A few weeks ago I went to Pennsylvania and had a side trip to Lancaster.  While I was wandering around, I came across the Lancaster Quilt and Textile Museum.  If you're ever in the area, I would really recommend stopping by.  I'm not a huge quilt fan but I did see a quilt that fascinated me.  It was one of the earliest of the Amish patterns, from what I understand, called the Center Diamond Quilt and all I could see was how easy it would be to knit.

This is a (poorly blocked) sampler I did just to work out the dimensions and to show the basic elements.  The center diamond is knitted from tip to tip, casting on 2 stitches and increasing each side every other row until you have the desired number of stitches (in this case 20).  Then you simply decrease each side every other row until you have 2 stitches left.  Bind off. 

The brown sections were picked up from each side of the diamond.  I wasn't too sure about how many stitches to pick up since geometry has never been my strong suit but I discovered that I needed to pick up 75% of the width of the diamond (plus one to make an even number).  In this case, the widest part of the diamond was 20 stitches so I picked up 16 stitches along each side.  I decreased stitches on each side every other row to finish up the square.

With the square finished, I picked up 24 stitches across the top (12 for each triangle - 75 % of  the 16 stitches I picked up for the section).  I knitted in garter stitch until I had 5 ridges and then did a stretchy bind off.  I did the same for the bottom then basically the same thing for each side except the pick of stitches included picking up stitches across the blue bar of the top and bottom.  And, as they say, whala.

The theory is that you could use the formula above to make it any size you want.  As you can see from the link above, there's all sorts of variations that can happen within this basic recipe.  I think what I would do for my large version is to make the center diamond and brown sections a seed stitch and then garter for the outside borders.  That way it could easily be reversible.  One thing I like about having the center diamond in stockinette is that it kind of pops out but I don't know that it would have the same effect in real size.  You could include some sort of motif in the middle of the diamond and on each of the diamond corners.  That could be cool.  I think I would like this sample more if I'd had a 3rd color for the outside border. 

Wednesday, November 25, 2009

I stand corrected...

Evidently I stand corrected on the nets for horses' ears!
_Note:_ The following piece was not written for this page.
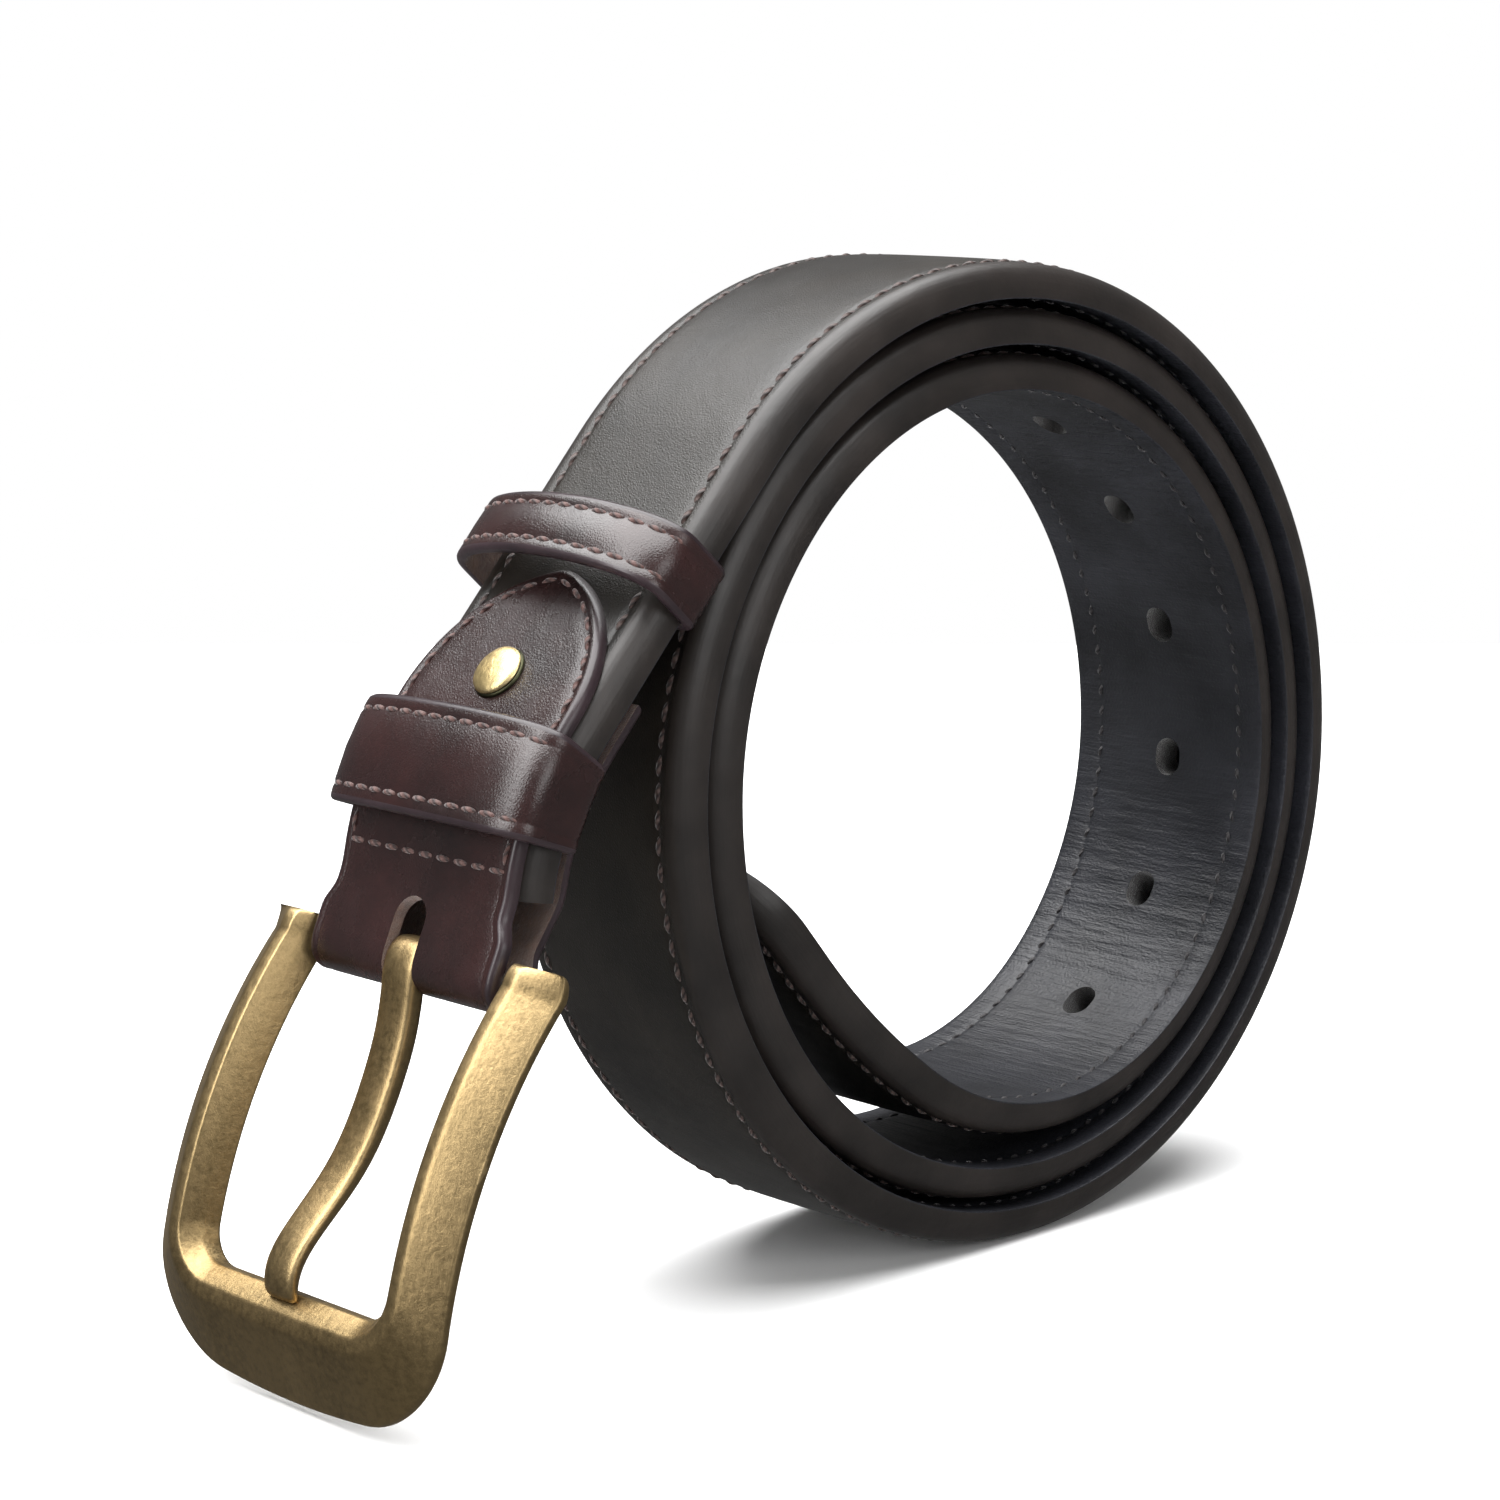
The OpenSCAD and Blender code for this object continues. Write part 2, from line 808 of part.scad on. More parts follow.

See the comment on the previous post. Always ready to learn something new.

Onto to new things. I am now the proud possessor of Evening Stockings (for a Young Lady to Knit).

This is the most fun I've had with a pair of socks in ages. I love to knit socks, don't get me wrong. But these were just plain fun. And incredibly easy. Nancy Bush interpreted them from a pattern in Weldon's Practical Needlework, Volume 15, published in London in 1900. I found the pattern in the November/December 2009 issue of Piecework Magazine, in case you'd like to give them a go.

Here's how the shaping was worked along the back of the leg.

Heritage Knitting Retreat

We've finalized some details for the Heritage Knitting Retreat next June. The idea is to have a weekend devoted to knitting from the latter half of the 19th century, including looking at patterns and how to read them, materials that can be used and stitches that were commonly used and more. Have a look here for more details and to download a printable version of the flyer. If you'd like to join us June 18-20, 2010, drop me an email or message me in Ravelry and we'll get you fixed up.

Sunday, November 22, 2009

Now I've heard everything

I was looking at a newly posted pattern book called "Homework" from 1891. I was scrolling through the crochet section when I came across the following:

The image isn't great but it reads:
No. 162 - Nets for Horses' Ears.
Really? Really? Nets? For Horses' Ears? Really?